General Secretary of Bengal Province Congress
- In office 1937–1942

Member of the East Bengal Legislative Assembly
- In office 1954–1955
- Monarch: Elizabeth II
- Governor-General: Ghulam Muhammad
- Prime Minister: Mohammad Ali Bogra

Education Minister of Pakistan
- In office 1954–1955

Personal details
- Born: 1894 Batagram, Tipperah District Bengal Presidency
- Died: 25 March 1976 (aged 81–82) Bangladesh
- Party: All India National Congress; Nizam-e-Islam Party;
- Children: Rabeya Chowdhury
- Education: Calcutta University

= Ashrafuddin Ahmad Chowdhury =

Bengali politician (1894–1976)

Ashrafuddin Ahmad Chowdhury (আশরাফউদ্দীন আহমদ চৌধুরী; 1894 – 25 March 1976) was a Bengali politician who had served as general secretary of the Congress Party's Bengal branch, member of the East Bengal Legislative Assembly and later as the education minister of Pakistan. He was an advocate of Huseyn Shaheed Suhrawardy's United Bengal proposal.

==Early life==
Chowdhury was born in 1894, into a well-reputed Bengali Muslim family of zamindars in Batagram, Tipperah District, Bengal Presidency (now Comilla District, Bangladesh). He was a son of Tofazzal Ahmad Chowdhury, alias Anu Mia, an influential zamindar of that time. Chowdhury moved to Calcutta for his education, where he studied at the Hare School and then at the St. Xavier's Collegiate School. He completed his bachelor's degree from Rajshahi College in North Bengal and then completed law school at the Calcutta University in 1919.
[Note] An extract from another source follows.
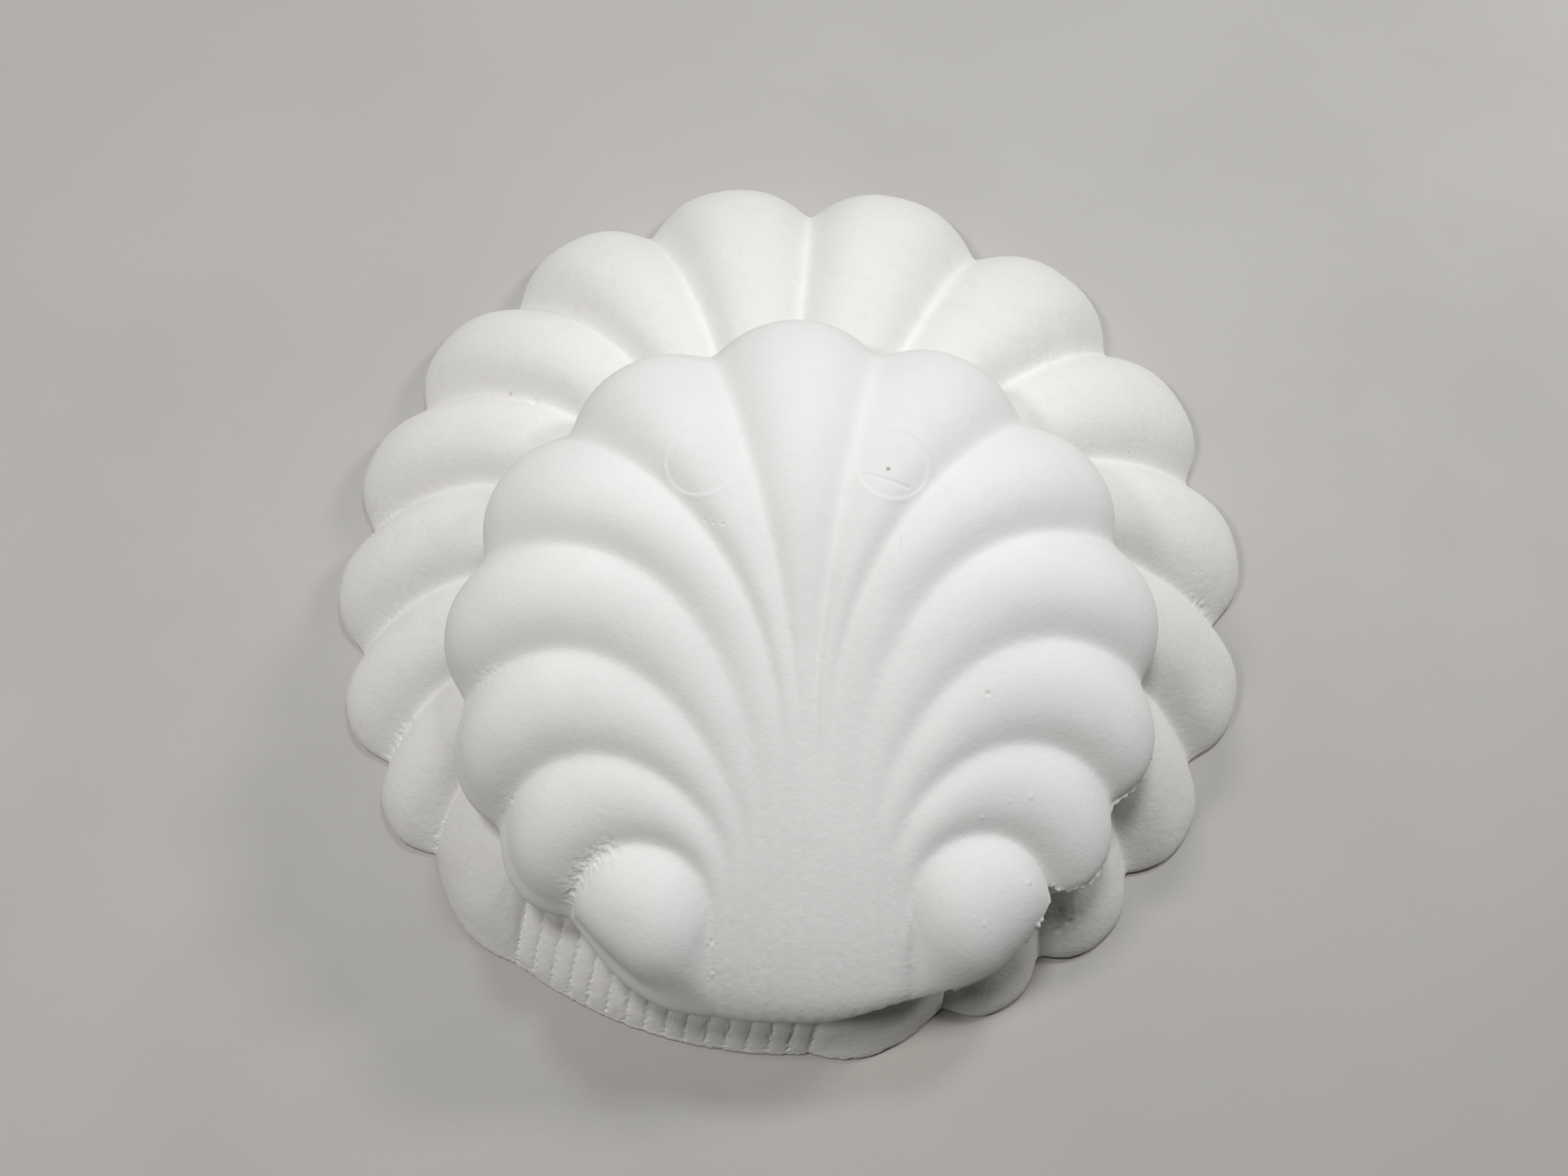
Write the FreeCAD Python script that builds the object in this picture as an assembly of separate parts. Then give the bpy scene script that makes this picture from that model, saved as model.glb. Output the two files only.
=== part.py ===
import FreeCAD, Part
import math
import os
from collections import namedtuple

# Two plaster hump molds in the form of scallop shells, a small one stacked loosely on a
# large one.  Each mold is one solid casting: a convex shell of puffed lobes on a flat back.
#
# Frame: millimetres.  +Z is up.  The origin is the centre of the large mold's flat back.
# +Y runs along the large shell's axis, from its fluted hinge to its rearmost lobe.
#
# Angles around a shell are measured from its rear (+Y), in degrees.

Shell = namedtuple("Shell", [
    "lobes",          # regular lobes, each of which narrows to one flute at the hinge
    "radius",         # mean radius of the curve through the rim notches
    "egg",            # how much that curve is stretched to the rear (or front, if negative)
    "front_swell",    # how far it swells out in front of the last notch, as a share of radius
    "notch_spread",   # angle per unit of fan position at the rear
    "notch_tighten",  # how quickly that angle tightens towards the front
    "hinge_half",     # half the width of the fluted hinge
    "height",         # height of the groove lines over the rim, in the middle of the shell
    "crown_steep",    # how late the crown falls away towards its rim
    "rear_round",     # 1 gives the crown a sloping rim at the rear, 2 an upright one
    "front_round",    # the same at the front
    "relief",         # height of a lobe over its grooves, as a share of its width
    "scroll_relief",  # the same for the two scroll lobes beside the hinge
    "hinge_relief",   # share of that relief left on the flutes at the hinge
    "scroll_swell",   # how far the rim bulges along the two scroll lobes
])

LARGE = Shell(lobes=15, radius=159.0, egg=0.035, front_swell=0.036,
              notch_spread=187.0, notch_tighten=43.5, hinge_half=52.5, height=45.0,
              crown_steep=3.4, rear_round=1.05, front_round=1.15, relief=0.200,
              scroll_relief=0.110, hinge_relief=0.7, scroll_swell=5.5)
SMALL = Shell(lobes=11, radius=111.0, egg=-0.055, front_swell=0.032,
              notch_spread=181.0, notch_tighten=42.5, hinge_half=30.0, height=39.0,
              crown_steep=2.6, rear_round=1.2, front_round=2.1, relief=0.145,
              scroll_relief=0.175, hinge_relief=0.2, scroll_swell=3.0)

# Where the small mold lies on the large one.
SMALL_CENTRE = (14.3, -26.5, 48.9)   # centre of its flat back
SMALL_YAW = 17.5                     # turned from the large shell's axis
SMALL_PITCH = 8.5                    # leaning down towards its hinge

# Flat back and rim, the same on both molds.
RIM_LIFT = 2.0        # the sharp rim stands this far over the flat back
UNDERCUT = 2.0        # the flat back is set in this far from the rim

# The crown has (1 - r^steep)^(1/round) of its height at relative radius r, where round
# goes from rear_round to front_round.
CROWN_TURN = 0.49     # how late the lobes' relief turns from upwards to outwards
CROWN_LEAN = 0.30     # the crown is this much higher at the rear rim, and lower at the front

# Groove lines, in shares of the shell's radius.
STRAIGHT_OUTER = 0.33      # straight run from the hinge, on the outermost groove
STRAIGHT_GAIN = 0.70       # how that run changes towards the middle, first order
STRAIGHT_LOSS = 0.58       # and second order
START_HANDLE_OUTER = 0.19  # how firmly a groove holds its straight direction
START_HANDLE_GAIN = 0.13   # more of that towards the middle
END_HANDLE_OUTER = 0.385   # how firmly it holds its direction at the rim
END_HANDLE_GAIN = 0.61     # more of that towards the middle
HOOK = 30.0                # degrees by which the outer grooves turn back to the front
HOOK_FROM = 0.6            # fan position at which they have the full hook
STRAIGHT_SHARE = 0.30      # share of the groove's parameter spent on the straight run

PUFF = 0.78           # below 1, a lobe is fuller than a parabola
SWELL_POWER = 3.0     # how much a scroll's bulge keeps to the rim
SWELL_FULL_AT = 0.5   # share of the way from the last notch to the hinge's middle
WORN_UNTIL = 0.25     # share of the groove line from the hinge over which it is worn
FULL_FROM = 0.62      # share from which the lobes have their full relief
SCROLL_FULL_FROM = 0.4  # share of a scroll, from the hinge, by which its roll is full
TINY = 1.0e-6

# Density of the surface nets.
LOBE_ACROSS = 7
GROOVE_ALONG = 30
SCROLL_ACROSS = 13
DEGREE = 3
HINGE_STEPS = 8       # rounds of the fixed-point search for a place on the hinge


def vector(x, y, z=0.0):
    return FreeCAD.Vector(x, y, z)


def smooth_step(x):
    x = min(max(x, 0.0), 1.0)
    return x * x * (3.0 - 2.0 * x)


def eased(x):
    """0 to 1, crowding towards both ends, where the walls of the shell are steep."""
    return 0.5 - 0.5 * math.cos(math.pi * x)


def bulge(x):
    """Section of a lobe between its two grooves, from 0 to 1 and back to 0."""
    return max(4.0 * x * (1.0 - x), 0.0) ** PUFF


# ---- The rim in plan ------------------------------------------------------------------

def notch_angle(shell, fan):
    """Angle of the rim point at a fan position, which runs from -1 to 1 across the lobes."""
    return (shell.notch_spread - shell.notch_tighten * abs(fan)) * fan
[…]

He married Razia Khatoon in 1913. They had a son and three daughters.

==Career==
Chowdhury was a prominent leader in the anti-British Indian independence movement. He was involved in the Khilafat Movement and Non-cooperation movement as an activist and the leader of the All India National Congress's Bengal branch. He became a leader of the Tippera Krishak Samiti's moderate side. He was arrested numerous times and served several terms of imprisonment, including in 1925 for six months, in 1927 for a year, and in 1939 for six years. His wife died in 1935.

From 1937 to 1941, he was the general secretary of the Bengal Provincial Congress Committee during the presidency of Subhash Chandra Bose. He was one of the closest allies of Bose and played an instrumental role in organising Bengal Congress at that time. Chowdhury also played a vital role in formation of Forward Bloc with Bose and was a vital member in the founding Working Committee of All India Forward Bloc, which was the party's highest forum for whole India. He supported Indian nationalism and Hindu-Muslim unity. He was also the first non-British chairman of the District Board of Tipperah (Comilla) and was a member of the Bengal Legislative Assembly.

In the 1940s, he joined the Nikhil Banga Jamiat-i-Ulama-i-Hind. Chowdhury stood as a candidate of the Nizam-e-Islam Party as part of the United Front alliance during the 1954 East Bengal Legislative Assembly elections, in which he gained a seat in his home constituency of Comilla. In 1954, he became the minister of education during the cabinet of A. K. Fazlul Huq, he became education minister again during the cabinet of Abu Hussain Sarkar.

==Death and legacy==
Chowdhury died on 25 March 1976 in Bangladesh. One of his daughters, Rabeya Chowdhury, is a prominent politician of the Bangladesh Nationalist Party.